The technology, too, served as a mediating layer between artist and subject, according to Miller. “Making a portrait is quite an intimate exercise,” she said. “I used the A.I. to run interference between Ariel Pink and me… The A.I. acts as a buffer between us, so I don’t have to look too closely for too long.”

Miller is of course well-aware of the copyright litigation currently swirling generative A.I., and has covered her legal bases. According to her attorney, M.J. Bogatin, an intellectual property lawyer based in California, Ariel Stinks falls under the fair use exemption of U.S. copyright law, as the work would be considered parody. “She absolutely has the creative license to use Pink’s image, to adulterate it the way she has,” he told Billboard.

Ariel works at Walmart, from the series Ariel Stinks (50 Alternative Album Covers to Thrash and Burn). Photo: Jill Miller.

Ariel works at Walmart, from the series “Ariel Stinks (50 Alternative Album Covers to Thrash and Burn).” Photo: Jill Miller.

All 50 “Ariel Stinks” covers will be compiled and released as a coffee-table book, the culmination of Miller’s project to reclaim her image, while examining the bounds of appropriation. The act, she said, “calls into question outdated values or cultural assumptions.”

“The record preceded the #MeToo movement,” she added, “and back then men were still getting away with things that would not be allowed today.”

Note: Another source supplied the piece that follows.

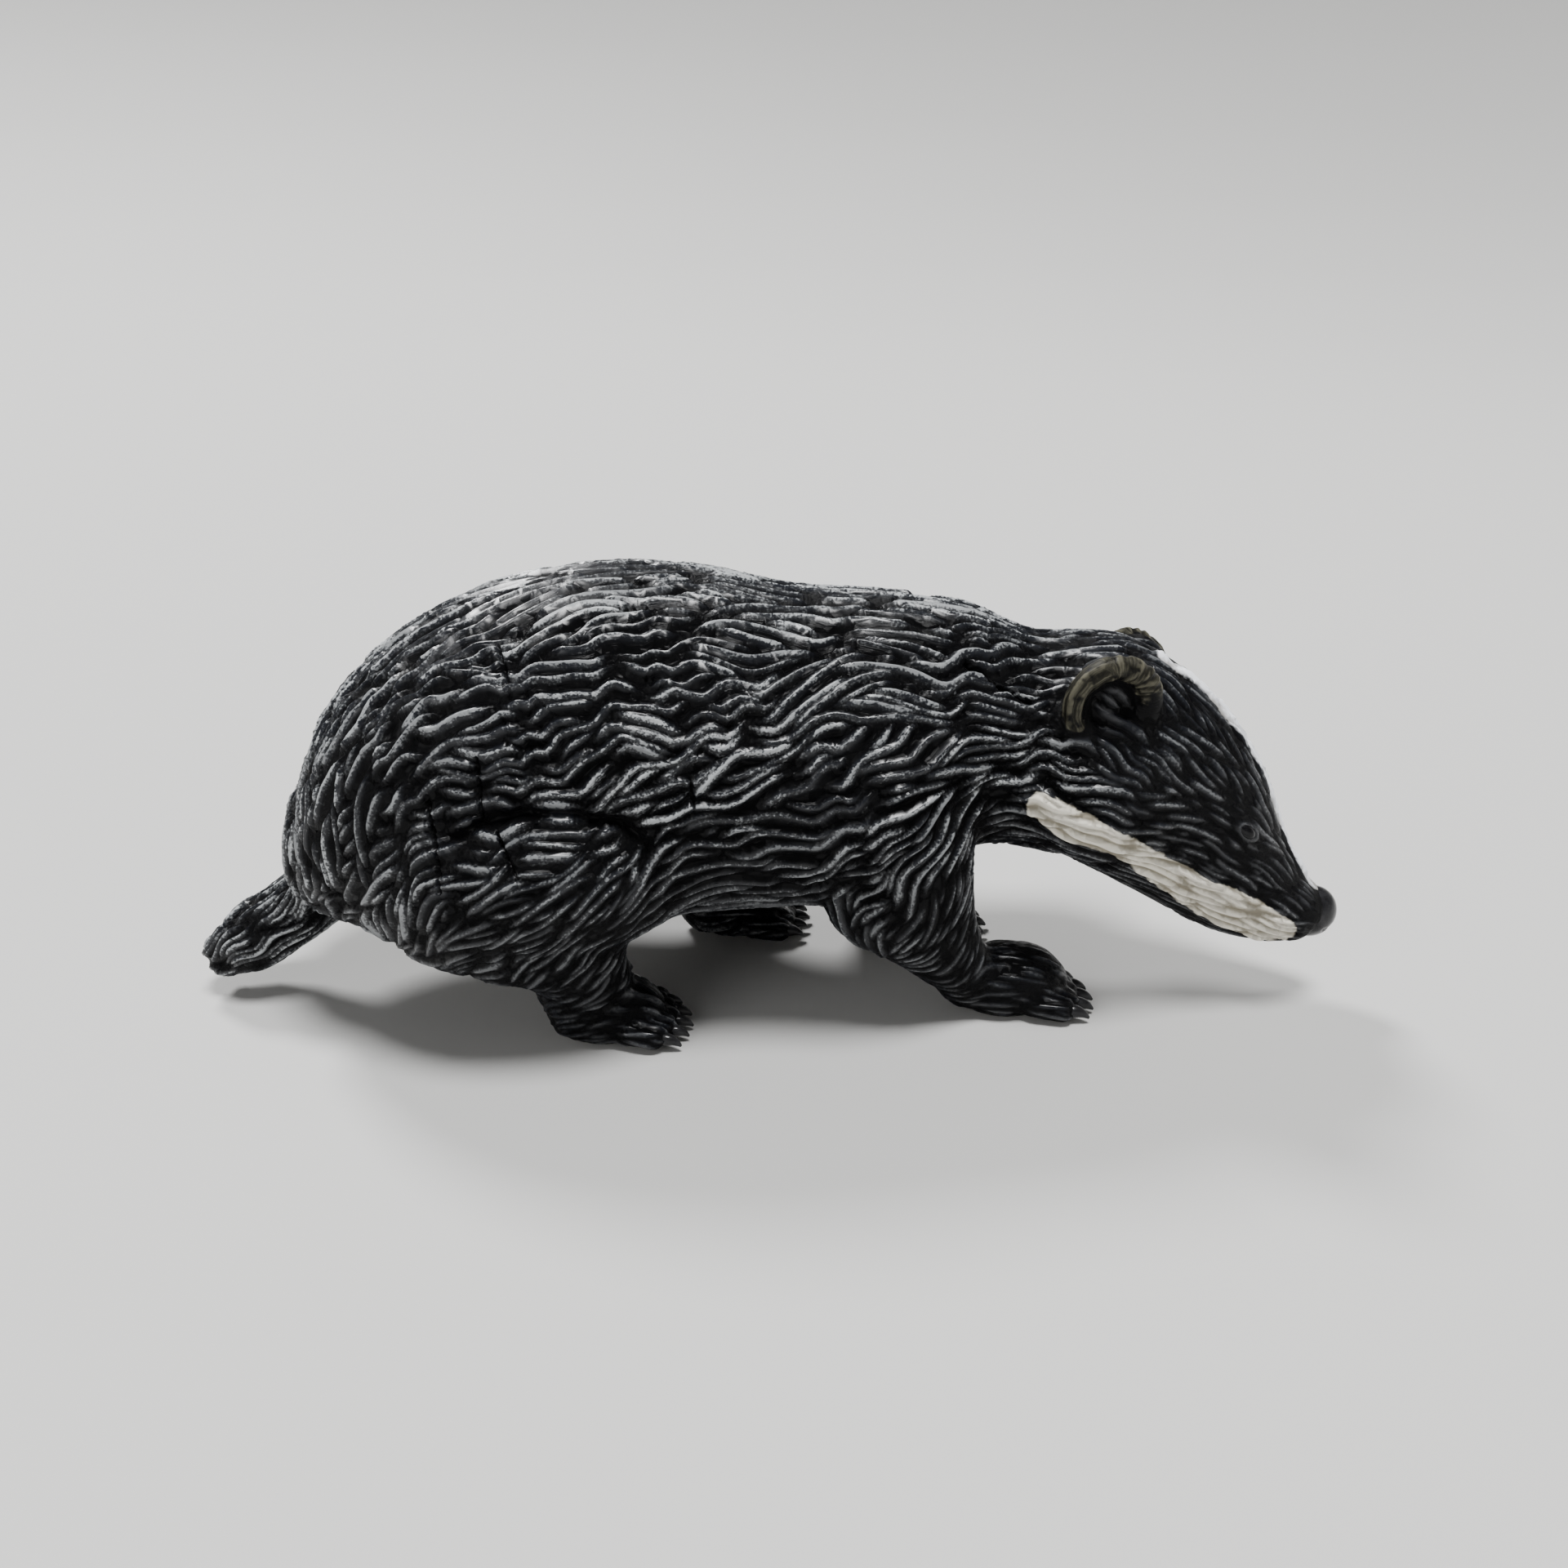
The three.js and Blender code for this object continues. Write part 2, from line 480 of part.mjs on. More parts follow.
// Legs and paws
let rest = body;
for (const [name, region] of Object.entries(REGIONS)) {
  const leg = body.intersect(limbRegion({ ...region, grow: 0 }));
  rest = rest.subtract(limbRegion({ ...region, grow: GAP }));
  const { at, pitch } = ANKLES[name];
  add(name, leg.intersect(halfSpace(at, pitch, false)), COAT);
  add(name.replace('leg', 'paw'), leg.intersect(halfSpace(at, pitch, true)), COAT);
}

// Torso, neck and tail
add('torso', rest.intersect(behindNeckCut).intersect(rumpSide), COAT);
add('tail', rest.intersect(tailSide), COAT);
add('neck', rest.intersect(aheadOfNeckCut).intersect(behindHeadCut), COAT);

// Head, with its stripes let into it, and its nose and eyes set in sockets
let head = rest.intersect(aheadOfHeadCut).subtract(noseBall(GAP));
const stripes = {
  cheek_stripe_right: (grow) => cheekStripePrism(-1, grow),
  cheek_stripe_left: (grow) => cheekStripePrism(1, grow),
  face_stripe: blazePrism,
};
for (const [name, prism] of Object.entries(stripes)) {
  head = head.subtract(prism(GAP).subtract(deepCore));
  const plate = raised.intersect(prism(0)).intersect(aheadOfHeadCut);
  add(name, plate.subtract(core).subtract(noseBall(GAP)), WHITE);
}
for (const side of [-1, 1]) head = head.subtract(eyeBall(side, GAP));
add('head', head, FACE);
add('nose', nose, GLOSS);
for (const [word, side] of [['right', -1], ['left', 1]]) {
  add(`eye_${word}`, eyeBall(side, 0), GLOSS);
}

for (const [name, place] of Object.entries(EARS)) {
  add(name, ear(place).subtract(grown), EAR_RIM);
}

export default group;
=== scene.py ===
"""The looks of a moulded and painted toy badger, on its CAD frame.

The whole figure is one skin of painted plastic: its coat is moulded as wavy tufts, brushed with
grey on their crests. Eyes, nose and claws are pieces of their own. Sizes in the tables are in
millimetres, in the drawing's own frame, which lies DRAWING_SHIFT behind the figure's.
"""
import math
from itertools import product

import bpy
import numpy as np
from mathutils import Matrix, Vector
from mathutils.kdtree import KDTree


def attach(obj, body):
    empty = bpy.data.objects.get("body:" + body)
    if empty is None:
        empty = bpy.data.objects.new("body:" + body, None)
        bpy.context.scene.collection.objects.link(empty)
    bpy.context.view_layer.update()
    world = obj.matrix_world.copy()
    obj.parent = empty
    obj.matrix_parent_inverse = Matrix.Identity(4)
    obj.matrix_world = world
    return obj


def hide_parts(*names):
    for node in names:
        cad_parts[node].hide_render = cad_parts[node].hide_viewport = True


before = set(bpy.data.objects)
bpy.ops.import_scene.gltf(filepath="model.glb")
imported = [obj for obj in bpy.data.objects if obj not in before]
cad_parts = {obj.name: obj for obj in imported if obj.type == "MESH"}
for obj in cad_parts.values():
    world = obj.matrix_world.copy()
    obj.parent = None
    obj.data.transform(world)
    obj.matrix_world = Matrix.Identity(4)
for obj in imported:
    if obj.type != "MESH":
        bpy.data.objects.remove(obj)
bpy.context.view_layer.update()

bl_info = {
    "name": "Painted toy badger",
    "version": (1, 0, 0),
    "blender": (4, 5, 0),
    "location": "3D View > Sidebar > Badger",
    "description": "Moulded coat, paint, eyes, nose and claws of a toy badger",
    "category": "Object",
}

MM = 0.001
DRAWING_SHIFT = Vector((1.8, 0, 0))
RIGHT, LEFT = -1, 1

# The forms under the coat follow the solids' own rings, swellings and paws.
# Trunk rings from rump to muzzle: x, y, z, pitch, yaw, height above and below the centre, and
# half-width
TRUNK = np.array([
    (-36.1, 0, 12.6, 0, 0, 4.9, 4.6, 5.8),
    (-33.6, 0, 14.5, 0, 0, 9, 7, 9.2),
    (-29, 0, 17, 0, 0, 11.1, 10.8, 12),
    (-22, 0, 19, 0, 0, 12.9, 13.3, 13.3),
    (-14, 0, 20, 0, 0, 13.5, 12.6, 13.5),
    (-6.5, 0, 20, 0, 0, 13.3, 12.4, 13),
    (1, 0, 19.9, 0, 0, 11.8, 12, 12.2),
    (7.4, 0, 20, -2, 0, 11.2, 11.5, 11.3),
    (12.6, -0.1, 20.5, -7, -2, 9.8, 9.6, 9.7),
    (16.5, -0.3, 20.4, -14, -5, 8.1, 8.6, 8.6),
    (21, -1, 19.2, -27, -9, 9.8, 8, 8.3),
    (25.7, -2, 16.6, -36, -12, 9.4, 6.9, 7.3),
    (30.6, -3.1, 13, -38, -12, 7.5, 5.9, 5.6),
    (34.8, -4, 9.7, -38, -12, 4.6, 5, 4.2),
    (37.8, -4.7, 7.4, -38, -12, 3.1, 3.3, 3.2),
    (39.6, -5.1, 6.6, -32, -12, 2.4, 2.1, 2.4),
], float)
EYE_RING = 12
RUMP_CAP = 1.4
MUZZLE_CAP = 0.7
SQUARENESS = 2.15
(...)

Grier, for his part, has apologized for “unwisely [choosing the photograph of Miller] as the cover art for the release.” Pink—who, January 6 aside, has long courted controversy by spouting statements that have been deemed racist and misogynist—called the project “a prank” and “a sort of snarky bit of revenge,” adding that it exists “to make me look bad.”

“I didn’t realize he called it a prank!” said Miller about Pink’s response. “That’s funny, but not surprising. He can’t really acknowledge it as art without accepting the underlying concept behind it, which is that he authorized his record label to use my image without my permission.”